Perdidos en el escándalo cotidiano de esta gran ciudad de México, poco reparamos en ese universo de arte y de historia maravillosa y fantasmal en veces que es el Centro Histórico. El gran Centro Histórico de la ciudad de México que ha sido sujeto, de un tiempo a estos días, de un bienhechor programa de restauraciones y cuidados.

Retablo de maravillas, nuestro Centro Histórico constituye remanso de bellezas y de historia: a la mera mitad de la locura representada por casi mil trescientos kilómetros cuadrados de superficie saturada por más de 15 millones de habitantes que, día con día, transcurren a pie, en automóvil, autobús, microbús, Metro y tranvías aún. Millones de habitantes que viven y circulan como en feroz enjambre de hormiguero en esta fatigada ciudad que nos devora todas las noches y, mañana a mañana, expectora otra vez su carga humana para recomenzar la historia.

En medio de este gran movimiento, equidistante a sus extremos florece para México su Centro Histórico que en asonadas o en paz; frente a revoluciones y a caudillos; frente a gobernantes, a magistrados, a militares y a ministros, frente a su pueblo en fin sigue ofreciendo un remanso de paz y de memorias.

Vaya, lector asiduo de mis barbaridades, a nuestro Centro Histórico. Yo lo invito.

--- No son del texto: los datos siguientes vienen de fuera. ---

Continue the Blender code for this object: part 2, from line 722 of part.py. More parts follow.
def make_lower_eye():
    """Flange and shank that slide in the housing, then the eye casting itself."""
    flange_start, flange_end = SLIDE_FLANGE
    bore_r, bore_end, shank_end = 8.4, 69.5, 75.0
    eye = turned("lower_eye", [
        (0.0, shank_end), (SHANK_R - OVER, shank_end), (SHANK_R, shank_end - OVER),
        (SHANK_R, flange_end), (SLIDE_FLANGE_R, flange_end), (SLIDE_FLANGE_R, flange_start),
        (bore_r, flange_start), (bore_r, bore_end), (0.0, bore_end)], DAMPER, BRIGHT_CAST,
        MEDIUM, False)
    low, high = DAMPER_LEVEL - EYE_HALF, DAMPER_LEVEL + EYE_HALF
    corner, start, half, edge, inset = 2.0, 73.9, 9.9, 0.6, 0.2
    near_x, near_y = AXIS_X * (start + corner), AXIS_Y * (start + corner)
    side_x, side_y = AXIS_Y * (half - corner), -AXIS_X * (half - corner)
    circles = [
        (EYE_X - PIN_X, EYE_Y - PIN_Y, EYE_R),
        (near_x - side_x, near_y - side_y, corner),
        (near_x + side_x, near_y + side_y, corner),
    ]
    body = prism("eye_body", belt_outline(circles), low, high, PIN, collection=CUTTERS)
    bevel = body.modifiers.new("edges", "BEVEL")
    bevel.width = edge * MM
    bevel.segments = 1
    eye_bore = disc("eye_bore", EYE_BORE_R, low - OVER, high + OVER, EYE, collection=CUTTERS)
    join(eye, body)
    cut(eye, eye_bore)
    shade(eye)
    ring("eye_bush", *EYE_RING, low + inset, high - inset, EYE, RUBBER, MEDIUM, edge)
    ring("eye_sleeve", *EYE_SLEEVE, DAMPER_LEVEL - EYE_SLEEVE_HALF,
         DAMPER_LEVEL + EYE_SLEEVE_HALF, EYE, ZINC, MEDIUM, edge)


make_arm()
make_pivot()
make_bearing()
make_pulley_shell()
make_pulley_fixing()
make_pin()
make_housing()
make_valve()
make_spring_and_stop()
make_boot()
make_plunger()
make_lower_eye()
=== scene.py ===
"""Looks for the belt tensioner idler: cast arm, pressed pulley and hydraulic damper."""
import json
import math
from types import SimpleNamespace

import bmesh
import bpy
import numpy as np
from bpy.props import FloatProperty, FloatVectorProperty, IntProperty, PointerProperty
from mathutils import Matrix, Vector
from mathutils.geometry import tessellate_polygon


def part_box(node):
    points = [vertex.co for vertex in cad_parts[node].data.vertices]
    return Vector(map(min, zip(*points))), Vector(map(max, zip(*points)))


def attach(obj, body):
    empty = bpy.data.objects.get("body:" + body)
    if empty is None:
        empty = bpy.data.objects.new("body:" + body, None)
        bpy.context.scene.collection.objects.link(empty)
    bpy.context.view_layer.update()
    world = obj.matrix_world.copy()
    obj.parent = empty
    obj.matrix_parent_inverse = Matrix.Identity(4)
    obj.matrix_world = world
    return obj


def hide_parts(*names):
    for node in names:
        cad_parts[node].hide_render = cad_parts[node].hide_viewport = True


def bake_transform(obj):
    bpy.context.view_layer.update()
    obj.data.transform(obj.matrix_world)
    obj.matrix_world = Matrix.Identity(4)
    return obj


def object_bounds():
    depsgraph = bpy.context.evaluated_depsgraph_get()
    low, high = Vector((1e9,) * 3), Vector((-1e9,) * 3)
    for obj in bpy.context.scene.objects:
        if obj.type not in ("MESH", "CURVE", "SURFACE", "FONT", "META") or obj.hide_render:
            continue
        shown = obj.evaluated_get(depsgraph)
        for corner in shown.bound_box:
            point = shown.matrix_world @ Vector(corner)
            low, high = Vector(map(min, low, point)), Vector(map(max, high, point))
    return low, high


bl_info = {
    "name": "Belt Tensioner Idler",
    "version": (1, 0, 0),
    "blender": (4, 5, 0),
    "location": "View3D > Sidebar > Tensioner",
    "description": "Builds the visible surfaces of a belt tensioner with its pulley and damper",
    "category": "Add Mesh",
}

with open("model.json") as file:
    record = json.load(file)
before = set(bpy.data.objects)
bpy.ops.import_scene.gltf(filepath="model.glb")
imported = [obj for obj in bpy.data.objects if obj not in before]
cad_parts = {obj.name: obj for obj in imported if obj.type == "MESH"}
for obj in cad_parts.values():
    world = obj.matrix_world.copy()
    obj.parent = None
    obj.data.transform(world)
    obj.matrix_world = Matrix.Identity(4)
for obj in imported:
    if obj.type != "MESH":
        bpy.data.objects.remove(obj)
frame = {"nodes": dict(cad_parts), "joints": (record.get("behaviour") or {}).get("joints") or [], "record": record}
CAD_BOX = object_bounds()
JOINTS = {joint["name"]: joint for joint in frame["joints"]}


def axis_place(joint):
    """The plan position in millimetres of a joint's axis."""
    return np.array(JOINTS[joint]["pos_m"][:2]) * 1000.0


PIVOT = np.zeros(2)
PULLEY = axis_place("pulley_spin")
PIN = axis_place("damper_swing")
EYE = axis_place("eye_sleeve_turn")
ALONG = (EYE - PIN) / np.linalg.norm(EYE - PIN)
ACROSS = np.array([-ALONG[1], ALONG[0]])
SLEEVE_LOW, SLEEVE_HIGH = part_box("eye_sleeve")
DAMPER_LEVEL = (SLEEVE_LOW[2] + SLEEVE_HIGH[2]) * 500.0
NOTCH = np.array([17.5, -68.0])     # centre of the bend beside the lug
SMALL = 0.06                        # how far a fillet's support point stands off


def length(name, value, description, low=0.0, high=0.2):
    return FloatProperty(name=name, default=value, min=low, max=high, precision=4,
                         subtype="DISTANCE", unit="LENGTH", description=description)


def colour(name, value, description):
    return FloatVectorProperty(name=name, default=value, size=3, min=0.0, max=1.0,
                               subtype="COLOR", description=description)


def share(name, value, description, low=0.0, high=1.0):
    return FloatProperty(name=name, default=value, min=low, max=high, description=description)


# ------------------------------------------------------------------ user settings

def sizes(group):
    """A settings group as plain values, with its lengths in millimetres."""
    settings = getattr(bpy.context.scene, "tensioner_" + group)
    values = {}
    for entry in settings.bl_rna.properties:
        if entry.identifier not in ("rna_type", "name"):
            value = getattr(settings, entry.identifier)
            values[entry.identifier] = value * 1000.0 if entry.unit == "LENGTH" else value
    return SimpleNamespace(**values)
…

De pie, a la mitad de la gran plancha del Zócalo, bajo el asta bandera permanente, puede admirar, un domingo soleado en la mañana, las grandes fachadas de edificios que resguardan ahí las versiones del poder humano, el de la nación completa y el de la ciudad. El poder de la tierra, el de los hombres, el que reside en nuestro gran Palacio Nacional. A su derecha y en breve giro habrá de descubrir la casa de la ciudad, su ayuntamiento; el gobierno de esta ciudad inmensa e indescifrable.

Al solo completar el giro puede enfrentarse la sede del gobierno intemporal y etéreo. El gobierno de la fe y de las creencias. De la religión y de sus signos. Frente a frente. La Catedral de México.

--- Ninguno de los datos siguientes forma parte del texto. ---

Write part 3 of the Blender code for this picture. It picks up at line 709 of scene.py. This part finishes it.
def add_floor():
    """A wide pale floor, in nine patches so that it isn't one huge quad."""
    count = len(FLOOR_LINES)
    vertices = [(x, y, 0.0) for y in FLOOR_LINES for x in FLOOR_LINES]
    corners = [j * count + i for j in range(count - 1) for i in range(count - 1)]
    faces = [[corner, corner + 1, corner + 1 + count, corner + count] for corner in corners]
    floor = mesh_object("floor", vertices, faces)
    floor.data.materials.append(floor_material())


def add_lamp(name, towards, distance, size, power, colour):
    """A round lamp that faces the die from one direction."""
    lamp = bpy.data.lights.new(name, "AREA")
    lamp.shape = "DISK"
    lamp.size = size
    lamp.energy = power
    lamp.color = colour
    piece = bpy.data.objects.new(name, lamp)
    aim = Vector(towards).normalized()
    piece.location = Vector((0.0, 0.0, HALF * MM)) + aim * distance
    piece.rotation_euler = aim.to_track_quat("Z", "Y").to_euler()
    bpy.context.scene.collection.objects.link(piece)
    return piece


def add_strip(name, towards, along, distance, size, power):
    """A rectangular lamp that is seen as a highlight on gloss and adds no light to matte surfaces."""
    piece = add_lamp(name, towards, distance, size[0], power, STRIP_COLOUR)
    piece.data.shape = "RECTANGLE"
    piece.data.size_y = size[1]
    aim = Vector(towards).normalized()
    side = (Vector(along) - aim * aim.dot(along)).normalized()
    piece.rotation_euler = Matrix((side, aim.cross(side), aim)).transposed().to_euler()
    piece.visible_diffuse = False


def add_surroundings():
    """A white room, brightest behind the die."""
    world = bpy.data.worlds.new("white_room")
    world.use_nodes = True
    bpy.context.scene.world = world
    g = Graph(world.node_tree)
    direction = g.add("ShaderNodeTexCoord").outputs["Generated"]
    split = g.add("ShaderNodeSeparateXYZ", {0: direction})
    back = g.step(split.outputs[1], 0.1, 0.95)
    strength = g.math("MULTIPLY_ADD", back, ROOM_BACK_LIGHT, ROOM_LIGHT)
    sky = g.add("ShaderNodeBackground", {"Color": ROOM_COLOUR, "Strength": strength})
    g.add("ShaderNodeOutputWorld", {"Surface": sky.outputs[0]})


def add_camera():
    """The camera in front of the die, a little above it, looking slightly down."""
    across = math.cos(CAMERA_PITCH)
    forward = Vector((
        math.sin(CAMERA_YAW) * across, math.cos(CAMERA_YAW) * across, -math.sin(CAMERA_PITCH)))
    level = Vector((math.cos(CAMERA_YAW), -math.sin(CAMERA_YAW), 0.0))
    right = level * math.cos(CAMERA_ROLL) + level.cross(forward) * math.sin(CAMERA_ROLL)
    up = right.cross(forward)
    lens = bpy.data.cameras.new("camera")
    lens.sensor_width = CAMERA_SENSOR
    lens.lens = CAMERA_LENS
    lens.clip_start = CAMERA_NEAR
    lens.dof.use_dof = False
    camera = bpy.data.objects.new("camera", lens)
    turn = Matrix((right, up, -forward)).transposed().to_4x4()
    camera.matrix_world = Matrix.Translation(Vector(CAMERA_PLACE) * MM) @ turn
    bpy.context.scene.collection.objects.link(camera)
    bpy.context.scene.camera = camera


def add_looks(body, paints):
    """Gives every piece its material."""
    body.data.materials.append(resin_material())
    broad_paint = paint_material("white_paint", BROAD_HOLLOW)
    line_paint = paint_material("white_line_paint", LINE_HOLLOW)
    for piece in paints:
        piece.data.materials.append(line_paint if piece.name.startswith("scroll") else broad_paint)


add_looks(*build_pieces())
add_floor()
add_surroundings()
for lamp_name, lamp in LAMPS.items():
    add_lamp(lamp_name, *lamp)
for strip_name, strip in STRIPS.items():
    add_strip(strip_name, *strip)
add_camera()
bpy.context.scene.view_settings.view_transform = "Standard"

El conjunto es feliz y es armonioso. Se siente el equilibrio de la historia que algunos quisieran vulnerar. Pero ahí está.

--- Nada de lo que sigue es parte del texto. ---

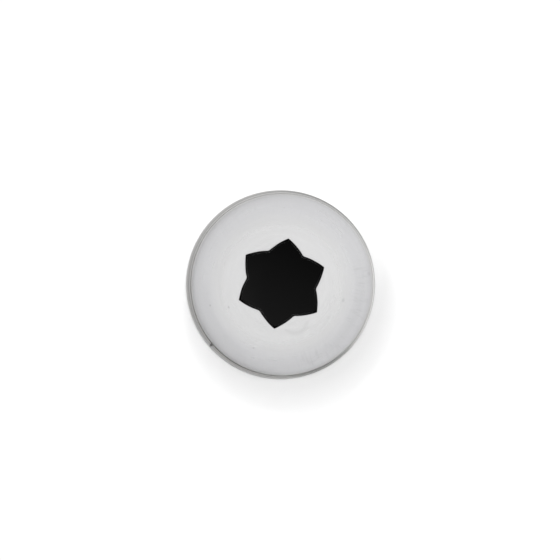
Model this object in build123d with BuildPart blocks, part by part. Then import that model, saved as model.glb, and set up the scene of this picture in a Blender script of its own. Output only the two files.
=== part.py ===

Tranquilo viandante dominguero, detente a la mitad del Zócalo y contémplalo. Bastan pocos minutos y la experiencia queda. Te habrás enriquecido y podrás continuar.

Si deseas penetrar en los secretos de cada edificio yo te lo elogio. Muy difícil será el exceptuarse. Entra en el Palacio Nacional de recia arquitectura. Siente sus portones y sus arcos de cantera y tezontle. Toca sus columnas y recorre balaustradas y escaleras. Siente la cantera apoyar tu firme paso. La cantera ahí; bajo tus suelas.

De frente a la escalinata principal encuéntrate a Rivera. Son sus murales. Son sus interpretaciones de la historia. Varones indígenas y metálicos guerreros invasores. Corceles coagulados en los muros.

Indígenas y próceres. Lanzas y flores. Políticos y curas. Víctimas y victimarios. El pueblo guerrillero. Nuestros fantasmas. Tierra y libertad. Acero y pedernal. Tal es la historia. Así es Rivera. Y tú, viandante dominguero, debes continuar.

Ya frente a Catedral descubrirás, junto al austero diseño del cuerpo principal, con torres, campaniles, troneras, y viejos portones de madera de indudable nobleza, la prodigiosa locura del barroco impresa para siempre en el Sagrario. ¡Ojo! No te metas en el templo principal si antes no has admirado esa locura hecha de cantera, arte y fe religiosa que es el Sagrario Metropolitano.

En el bello edificio puede descubrirse a los 12 apóstoles esculpidos en las caras fronteras de los cubos de sus cuatro columnas estípites, mientras que pueden encontrarse las efigies de los 12 profetas representadas en los cubos de las cuatro columnas de la fachada oriente, la que da de frente a los restos de nuestro gran Templo Mayor, el anterior, el original, el de los indios.

Después de todo ello entra en el templo. Contempla sus altares. Ve los retablos. Si quieres, reza. Pero por sobre todo ello siente el arte inmenso y eterno de tus templos.

Al concluir tu visita a los edificios y templos enclavados ahí, saldrás al sol de la plaza y sentirás de nuevo que el valor de la historia de este pueblo continúa superando presentes deleznables.